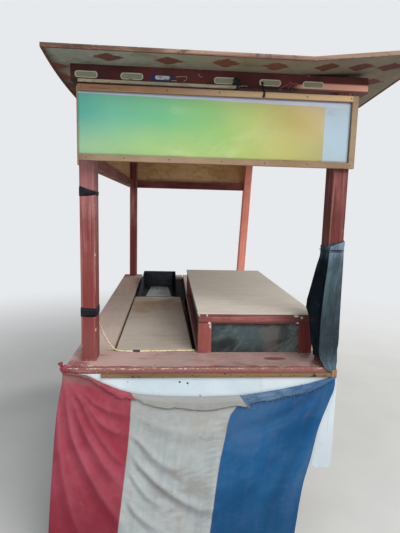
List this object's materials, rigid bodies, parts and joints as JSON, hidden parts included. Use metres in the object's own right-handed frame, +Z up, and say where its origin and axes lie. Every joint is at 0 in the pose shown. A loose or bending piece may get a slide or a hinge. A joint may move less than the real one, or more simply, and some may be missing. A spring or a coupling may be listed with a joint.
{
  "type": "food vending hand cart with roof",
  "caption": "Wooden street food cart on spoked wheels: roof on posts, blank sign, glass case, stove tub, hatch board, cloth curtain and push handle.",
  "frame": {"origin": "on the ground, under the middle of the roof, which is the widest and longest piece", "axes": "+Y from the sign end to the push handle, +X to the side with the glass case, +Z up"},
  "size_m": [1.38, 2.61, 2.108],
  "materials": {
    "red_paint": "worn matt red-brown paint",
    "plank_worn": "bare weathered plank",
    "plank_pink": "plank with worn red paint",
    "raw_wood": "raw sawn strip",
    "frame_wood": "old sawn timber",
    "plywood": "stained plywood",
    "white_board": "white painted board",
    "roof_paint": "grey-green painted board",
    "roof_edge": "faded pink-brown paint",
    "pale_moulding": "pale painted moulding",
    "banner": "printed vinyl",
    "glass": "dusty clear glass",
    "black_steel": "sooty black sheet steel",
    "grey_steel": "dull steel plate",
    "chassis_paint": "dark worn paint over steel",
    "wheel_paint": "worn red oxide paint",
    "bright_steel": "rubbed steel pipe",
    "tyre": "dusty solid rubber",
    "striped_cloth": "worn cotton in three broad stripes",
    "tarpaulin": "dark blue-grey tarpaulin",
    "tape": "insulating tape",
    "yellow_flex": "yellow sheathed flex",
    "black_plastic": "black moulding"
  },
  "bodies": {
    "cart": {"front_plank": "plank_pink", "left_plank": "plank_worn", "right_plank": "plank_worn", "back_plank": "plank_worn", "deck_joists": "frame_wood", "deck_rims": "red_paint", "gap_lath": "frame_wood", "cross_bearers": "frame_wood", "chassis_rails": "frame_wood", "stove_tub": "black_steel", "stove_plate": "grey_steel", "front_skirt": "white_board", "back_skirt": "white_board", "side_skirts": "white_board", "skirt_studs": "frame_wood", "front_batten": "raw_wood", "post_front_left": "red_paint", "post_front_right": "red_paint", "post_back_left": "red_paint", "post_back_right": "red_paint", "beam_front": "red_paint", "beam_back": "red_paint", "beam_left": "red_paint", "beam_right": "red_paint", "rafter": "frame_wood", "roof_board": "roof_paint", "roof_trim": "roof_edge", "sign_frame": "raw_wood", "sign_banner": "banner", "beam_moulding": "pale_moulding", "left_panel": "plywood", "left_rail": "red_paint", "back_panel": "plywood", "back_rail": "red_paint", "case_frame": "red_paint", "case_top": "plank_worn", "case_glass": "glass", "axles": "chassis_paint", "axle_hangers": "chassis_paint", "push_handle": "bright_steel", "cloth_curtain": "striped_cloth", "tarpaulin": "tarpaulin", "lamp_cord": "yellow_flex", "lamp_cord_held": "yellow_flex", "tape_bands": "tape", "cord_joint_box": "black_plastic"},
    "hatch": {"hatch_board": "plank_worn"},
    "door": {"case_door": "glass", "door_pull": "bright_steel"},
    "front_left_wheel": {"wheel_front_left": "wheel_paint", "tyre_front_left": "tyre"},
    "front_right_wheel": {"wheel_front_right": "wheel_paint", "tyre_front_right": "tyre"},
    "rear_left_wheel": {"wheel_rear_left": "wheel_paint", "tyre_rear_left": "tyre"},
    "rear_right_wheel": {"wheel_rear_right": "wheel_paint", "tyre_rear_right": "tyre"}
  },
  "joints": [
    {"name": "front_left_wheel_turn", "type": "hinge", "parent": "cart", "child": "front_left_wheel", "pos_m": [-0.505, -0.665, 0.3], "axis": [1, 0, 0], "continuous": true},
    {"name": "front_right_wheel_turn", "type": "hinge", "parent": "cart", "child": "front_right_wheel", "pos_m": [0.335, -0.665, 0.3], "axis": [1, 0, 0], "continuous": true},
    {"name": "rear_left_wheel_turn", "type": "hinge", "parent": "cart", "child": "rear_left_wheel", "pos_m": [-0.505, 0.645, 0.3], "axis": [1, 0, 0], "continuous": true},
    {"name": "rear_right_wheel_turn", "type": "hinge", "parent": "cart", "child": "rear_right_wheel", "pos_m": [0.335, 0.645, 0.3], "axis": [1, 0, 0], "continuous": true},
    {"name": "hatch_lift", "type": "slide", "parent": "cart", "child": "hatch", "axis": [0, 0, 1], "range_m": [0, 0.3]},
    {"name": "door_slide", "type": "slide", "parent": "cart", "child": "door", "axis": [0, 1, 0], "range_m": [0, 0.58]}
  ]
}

- Aim -
Your answer should be a single number: the count of lines in the data that include the word "axes".

- Solved exercise -
2